I was pretty annoyed. Why do some gaming shops present themselves in such a way? I once had an idea for a gaming store that I put into practice and almost got funding for. I was going to advertise in local papers, set up clubs for younger kids, have late opening for war, card and roleplay gaming - basically do what I could to get new blood into the hobby and spread the gaming word. Make the shop welcoming, actually want people to come in and hassle me with questions. This is what they should be doing - don't set up clubs and get-togethers for existing gamers (ie your mates), advertise for new players, get new people involved. Take the piss out of Games Workshop all you want, at least they have the right idea when it comes to attracting customers. Bright, airy, open to the public with great big display windows and places for people to game and paint, and staff who are friendly and knowledgable.

Don't hide your gaming shop away from view. Open the windows for displays, advertise in local papers, sponsor or create your own events.
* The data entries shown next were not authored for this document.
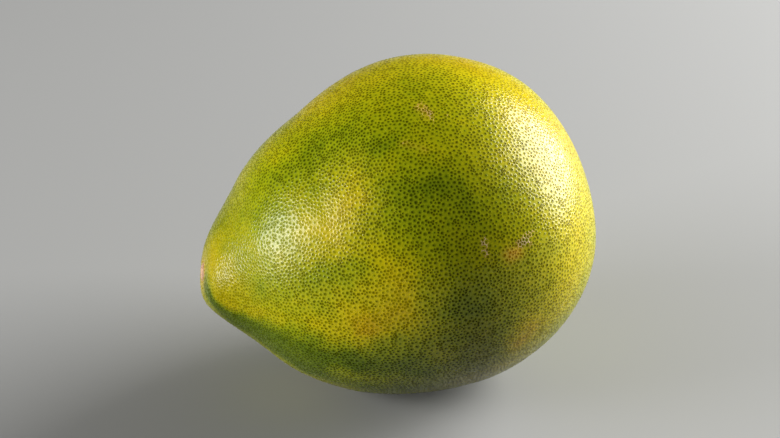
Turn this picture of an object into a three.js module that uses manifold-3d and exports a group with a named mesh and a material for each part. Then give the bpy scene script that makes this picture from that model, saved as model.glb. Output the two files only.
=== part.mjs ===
// A whole pear-shaped oroblanco, a large pale citrus fruit, lying on its side as picked.
// The fruit grew as one piece, so the model is one closed solid. Millimetres, +Z up.
// The origin is the middle of the small flat spot the fruit rests on, and +X runs from
// the narrow stem end to the broad blossom end.
import * as THREE from 'three';
import { mergeVertices } from 'three/addons/utils/BufferGeometryUtils.js';
import Module from 'manifold-3d';

// ---- Driving dimensions ------------------------------------------------------------------

// The outline, as a radius against the distance from the stem pole
const LENGTH = 151.3; // stem pole to blossom pole
const MAX_RADIUS = 62.3; // at the widest ring
const WIDEST_AT = 91.8; // the widest ring, from the stem pole
const SHOULDER_AT = 24; // a ring on the straight cone of the neck, from the stem pole
const SHOULDER_RADIUS = 33.2;
const SHOULDER_SLOPE = 50.1; // degrees between the axis and the outline at that ring

// How far each stretch of the outline stays near its end's direction
const STEM_ROUNDNESS = 8.7;
const SHOULDER_PULL = { toStem: 25.4, toBelly: 25.8 };
const WIDEST_PULL = { toStem: 18.9, toBlossom: 12.6 };
const BLOSSOM_ROUNDNESS = 54.2;

// The neck leans a little upwards from the belly's axis, and the blossom pole lies low
const LEAN = 8.5; // degrees
const LEAN_FROM = 82.5; // the bend starts here, from the stem pole
const LEAN_TO = 51.5; // and the neck is straight again from here on
const BLOSSOM_DROP = 1.1;

// The flattened, dished face round the stem, and the corky scar in it
const FACE = { rise: 3.9, depth: 4.2, radius: 11.7, turn: 1.6 }; // turn is in degrees
const SCAR = { height: 0.5, radius: 3.2 };

// The dimple that the style left at the blossom end
const STYLE_DIMPLE = { depth: 0.6, radius: 5 };

// How the fruit lies
const TILT = 17.5; // degrees that the neck points down
const FLAT_DEPTH = 1.2; // how much of the belly the flat spot takes away

// How finely the skin is faceted
const SEGMENTS = 56; // round the axis
const RINGS_PER_STRETCH = 20;

// ---- The outline -------------------------------------------------------------------------

// A point that lies a distance along the shoulder's slope: x is the radius, y the station.
function onShoulder(distance) {
  const slope = THREE.MathUtils.degToRad(SHOULDER_SLOPE);
  return new THREE.Vector2(
    SHOULDER_RADIUS + distance * Math.sin(slope),
    SHOULDER_AT + distance * Math.cos(slope)
  );
}

// Three curves that meet without a corner: stem pole, shoulder, widest ring, blossom pole.
function outline() {
  const before = onShoulder(-SHOULDER_PULL.toStem);
  const shoulder = onShoulder(0);
  const after = onShoulder(SHOULDER_PULL.toBelly);
  const path = new THREE.Path();
  path.moveTo(0, 0);
  path.bezierCurveTo(STEM_ROUNDNESS, 0, before.x, before.y, shoulder.x, shoulder.y);
  path.bezierCurveTo(
    after.x, after.y,
    MAX_RADIUS, WIDEST_AT - WIDEST_PULL.toStem,
    MAX_RADIUS, WIDEST_AT
  );
  path.bezierCurveTo(
    MAX_RADIUS, WIDEST_AT + WIDEST_PULL.toBlossom,
    BLOSSOM_ROUNDNESS, LENGTH,
    0, LENGTH
  );
  return path.getPoints(RINGS_PER_STRETCH);
}

// ---- The leaning neck and the low blossom end --------------------------------------------

// The middle of the ring at a station, in the fruit's upright plane, and how far it turned.
function spine(station) {
  const lean = THREE.MathUtils.degToRad(LEAN);
  const bendLength = LEAN_FROM - LEAN_TO;
  const bendRadius = bendLength / lean;
  const past = Math.max(LEAN_FROM - station, 0);
  const turned = Math.min(past, bendLength) / bendRadius;
  const straight = Math.max(past - bendLength, 0);
  const behind = Math.max(station - WIDEST_AT, 0) / (LENGTH - WIDEST_AT);
  return {
    along: Math.max(station, LEAN_FROM)
      - bendRadius * Math.sin(turned) - straight * Math.cos(turned),
    up: bendRadius * (1 - Math.cos(turned)) + straight * Math.sin(turned)
      - BLOSSOM_DROP * behind ** 2,
    turned,
  };
}

// A place on the leaning ring at a station: up and across are measured in that ring.
function onRing(station, up, across) {
  const middle = spine(station);
  return new THREE.Vector3(
    middle.along + up * Math.sin(middle.turned),
    across,
    middle.up + up * Math.cos(middle.turned)
  );
}

// ---- The two ends ------------------------------------------------------------------------

// 1 at the middle of a round feature, a fifth at its radius, and falling smoothly to 0.
function bell(distance, radius) {
  return 0.2 ** ((distance / radius) ** 2);
}

// 1 inside a round feature and 0 outside it, with a soft edge a quarter of its radius wide.
function button(distance, radius) {
  return 1 - THREE.MathUtils.smoothstep(distance, radius * 0.75, radius);
}

const faceTurn = THREE.MathUtils.degToRad(LEAN + FACE.turn);
const faceMiddle = onRing(0, FACE.rise, 0);
const faceOutward = new THREE.Vector3(-Math.cos(faceTurn), 0, Math.sin(faceTurn));
const stylePole = onRing(LENGTH, 0, 0);
const styleOutward = new THREE.Vector3(1, 0, 0);

// How far a point lies from the line through a feature's middle along its outward direction.
function distanceFrom(point, middle, outward) {
  return point.clone().sub(middle).projectOnPlane(outward).length();
}

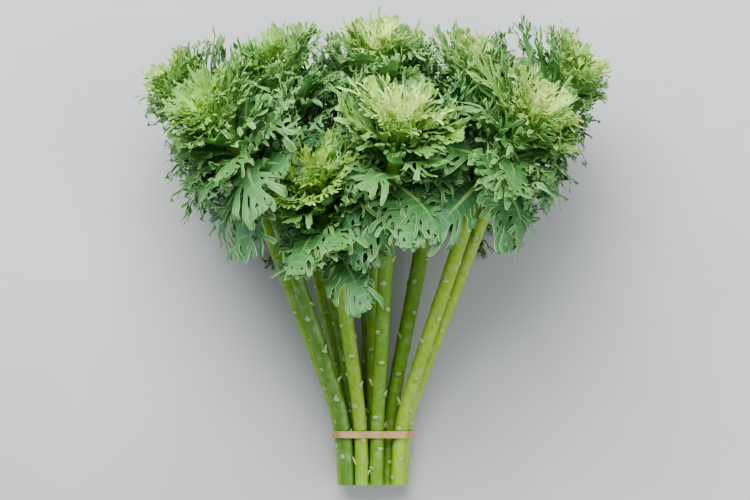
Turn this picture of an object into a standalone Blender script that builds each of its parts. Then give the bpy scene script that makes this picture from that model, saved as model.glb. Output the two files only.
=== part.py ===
"""A bunch of feather-leaved kale lying on a table: twelve stalks in an elastic band.

The stalks lie side by side where the band holds them and fan out towards +Y. Each carries a
rosette of deeply cut leaves and a pale heart. Metres, +Z up, z = 0 is the table.
"""

import math
import random

import bmesh
import bpy
from mathutils import Matrix, Vector

# The stalks
PITCH = 0.0187  # between neighbouring stalks in the band
STALK_RADIUS = 0.0088
STALK_SWELL = 1.06  # how much thicker a stalk is at its top
STALK_RESOLUTION = 2
CUT_END_Y = -0.015
JOINT_GAP = 0.0003

# The fan that the stalks open into
FAN_Y = 0.058
FAN_EASE = 0.020
FAN_SPREAD = 10.2  # growth of the spacing for each metre past FAN_Y
FAN_RISE = 0.385
LEAN = 0.020  # the stalks rise this much a metre before they fan out
PRESSED = 0.0008  # how far the lowest stalks are flattened by the table
FLAT_LENGTH = 0.020  # of the flattened stretch, from the cut ends
TOUCHING = 0.0003  # what is nearer the table than this rests flat on it

# The band
BAND_Y = 0.050
BAND_WIDTH = 0.009
BAND_THICKNESS = 0.0013
BAND_SLACK = 1.08  # the band's reach round a stalk, in stalk radii

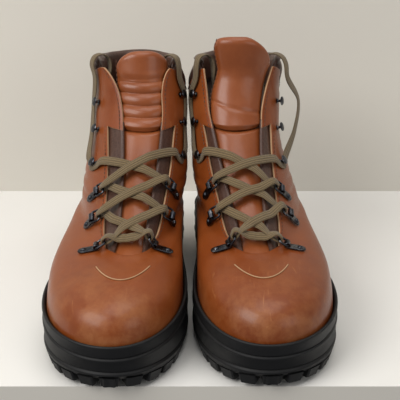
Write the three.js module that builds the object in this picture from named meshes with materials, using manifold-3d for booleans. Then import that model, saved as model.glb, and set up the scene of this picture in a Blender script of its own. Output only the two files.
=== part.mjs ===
// A pair of laced leather hiking boots, standing side by side with their toes towards -Y.
// Millimetres, +Z up. The origin is on the ground under the middle of the pair.
// One boot is drawn in its own frame, with +x on the big-toe side, and the other is its mirror image.

import * as THREE from 'three';
import Module from 'manifold-3d';
import { mergeVertices } from 'three/addons/utils/BufferGeometryUtils.js';

const wasm = await Module();
wasm.setup();

// ---------------------------------------------------------------- driving dimensions
const FIT_GAP = 0.3;                 // between pieces that touch
const DEGREE = Math.PI / 180;

const BOOT_SPACING = 54.2;           // from the middle of the pair to each boot's own origin
// Each boot is worn in a little differently. In millimetres, setBack is how far it stands back, lean
// how far its collar leans inwards, ridge how far its lacing lies towards the big toe, pinch how far
// its outer ankle is pressed in, tonguePull how far its tongue is pulled forward, and laceBow how far
// its outer lace end bows out. toeOut is in degrees, and tongueTop is the t where the tongue ends.
// overFrom is the side that the lace strands on top start from. outerRows gives the half width of the
// outer hardware in each of the six lacing rows, and gap the half width of the lacing gap by t.
const RIGHT_BOOT = {
  toeOut: 3.4, setBack: 0, lean: 1, ridge: 4, pinch: 0, tonguePull: 0, tongueTop: 1.09, laceBow: 0, overFrom: 'out',
  outerRows: [29, 32, 34, 37, 37, 37],
  gap: keyed([[0, 7], [0.3, 7], [0.35, 11.5], [0.45, 11.5], [0.55, 13], [0.65, 15], [0.75, 16.5], [0.88, 18],
    [0.94, 21], [0.98, 25], [1, 28.5]]),
};
const LEFT_BOOT = {
  toeOut: 5.4, setBack: 3, lean: 5.5, ridge: 0, pinch: 6, tonguePull: 9, tongueTop: 1.15, laceBow: 14, overFrom: 'in',
  outerRows: [29, 33, 31, 33, 34.5, 37],
  gap: keyed([[0, 7], [0.3, 7], [0.35, 11.5], [0.45, 12], [0.55, 15], [0.65, 18], [0.75, 21], [0.85, 24], [0.93, 27],
    [1, 30]]),
};
const LEAN_START = 0.45;
const RIDGE_START = { low: 0.2, high: 0.3 };

// The sole's top is one plane that climbs a little to the heel.
const SOLE_TOP = { toeY: -147.5, toeZ: 30, heelY: 146, heelZ: 37 };
const RAND_THICKNESS = 2.8;
const SOLE_OVERHANG = RAND_THICKNESS + 0.4;

// The upper is a stack of tilted rings. t runs from 0 at the sole to 1 at the collar, and above it
// for the tongue. Each ring starts on the front line and ends on the back line, [t, y, z].
const FRONT_LINE = [
  [0, -147.5, 30], [0.05, -148.6, 39], [0.1, -147, 48], [0.15, -142, 56.5], [0.2, -131.5, 63.5],
  [0.26, -112, 69], [0.33, -79, 73.5], [0.42, -57, 86], [0.52, -33, 102], [0.62, -11, 120],
  [0.72, 8, 139], [0.82, 23, 157], [0.91, 33, 174], [1, 39, 190], [1.2, 47, 226],
];
const BACK_LINE = [
  [0, 146, 37], [0.05, 148.5, 44], [0.1, 150, 51], [0.2, 151, 65], [0.33, 149, 84],
  [0.42, 146, 97], [0.52, 142, 113], [0.62, 138.5, 130], [0.72, 137, 146], [0.82, 137.5, 161],
  [0.91, 140, 176], [1, 143, 190], [1.2, 148, 226],
];
// Half widths at the ball, the waist and the heel, outside and inside, by t.
const BALL_OUT = [[0, 56.5], [0.15, 55.3], [0.33, 51.5], [0.5, 48], [1, 44]];
const BALL_IN = [[0, 49.2], [0.15, 48.4], [0.33, 46], [0.5, 45], [0.75, 41], [1, 40]];
const WAIST_OUT = [[0, 46], [0.15, 48], [0.33, 52], [0.5, 52], [0.7, 48], [1, 44]];
const WAIST_IN = [[0, 41], [0.15, 43], [0.33, 45], [0.5, 45], [0.75, 41], [1, 40]];
const HEEL_OUT = [[0, 37], [0.33, 36.5], [0.5, 36.5], [0.7, 38.5], [1, 44]];
const HEEL_IN = [[0, 37], [0.33, 36.5], [0.5, 36.5], [0.7, 37.5], [1, 40]];
const WIDTH_STATIONS = { toe: -150, ball: -66, waist: 10, heel: 100, back: 152 };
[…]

Get people involved - stop being so insular about it all.

Stop hiding yourself away and acting like you're embarressed about your hobby. You're not sex shops.


  1. That's terrible. Pity the economy is like it is or you could blow them away. The local Reading FLGS, Eclectic Games, is tucked out of the way but is very friendly and well lit. My favourite all time FLGS is Leisure Games in Finchley, London. Not only the place that introduced me to gaming in the first place and a place that I worked for a summer but also a light and friendly shop.

    Testimony to Leisure Games's friendly atmosphere was that my mother always enjoyed going in there before Christmas to buy books like 'Paranoia' or the 'Space Marine' boxed game. A FLGS should be a shop you'd be happy to send your mum into.

  2. There's a tiny wargaming shop very near me who are the just as bad - I went to a 'wargaming club' meeting last week. It was just a get-together of a few mates in a tiny smelly room where they could make sexual innuendos all night. I stuck it out but when i asked a couple of questions (I was looking into getting back into the wargaming scene) I had the same feeling that I was intruding on their fun.

    There are a couple of good shops within an hour and a half journey of me and I could spend a couple of hours in them - they're just a pain in the bum to get to. The existing ones need to be more welcoming! I shouldn't have to travel to another county to get good service.

  3. Back in the Hogshead days I had a system for appraising games shops: I'd go in, browse and see how long it took for someone to ask me if I needed any help. If it was more than two minutes they got taken off our publicity list. The record was a now-defunct shop in the Midlands, where after thirty minutes (I was killing time) the store guy looked up from his Magic game and grunted, "You all right there?"

  4. Perhaps a letter to the owner explaining your distaste of the place, and a list of possible improvements? It's possible the owner doesn't even realize how disgusting that is. I'd be willing to bet it's owned by someone who does not play anything at all.

  5. @ Matt - I've tried the letter writing thing before (sans improvement suggestions) and nothing ever came of it, not even a response. The guy who owns the shop is very much into his games, and that's probably part of the problem - it appears he's treating the shop like a private collection than a place where he's supposed to make money, and his 'regulars' treat it like a private clubhouse. I'm amazed it's still going.

    @ James - There's a lovely shop an hour and a half from me where the guy in charge welcomes you, and of you're in there for a while he'll checks up to make sure you're okay, just in case you can't find what it is you're looking for. They're all friendly and I can't remember the last time I went in there and didn't hear the vacuum cleaner going - the polar opposite to your experience.

    These days, my measuring stick is based on hair. If the guy behind the counter has long, lank greasy, unkempt hair I'm almost certain I'm in for a bad experience.

  6. I remember going into 'said' shop with you once and they leered at me as though i was the first woman with breasts they had ever seen. Needless to say i left and havent gone back. The nicest shop for rpg's i have been to is possibly the Two Fat Goblins in Stafford. Its so very tiny but the lads who own it are open and friendly and will do what they can to get you the bargain or support for your gaming club...thumbs up.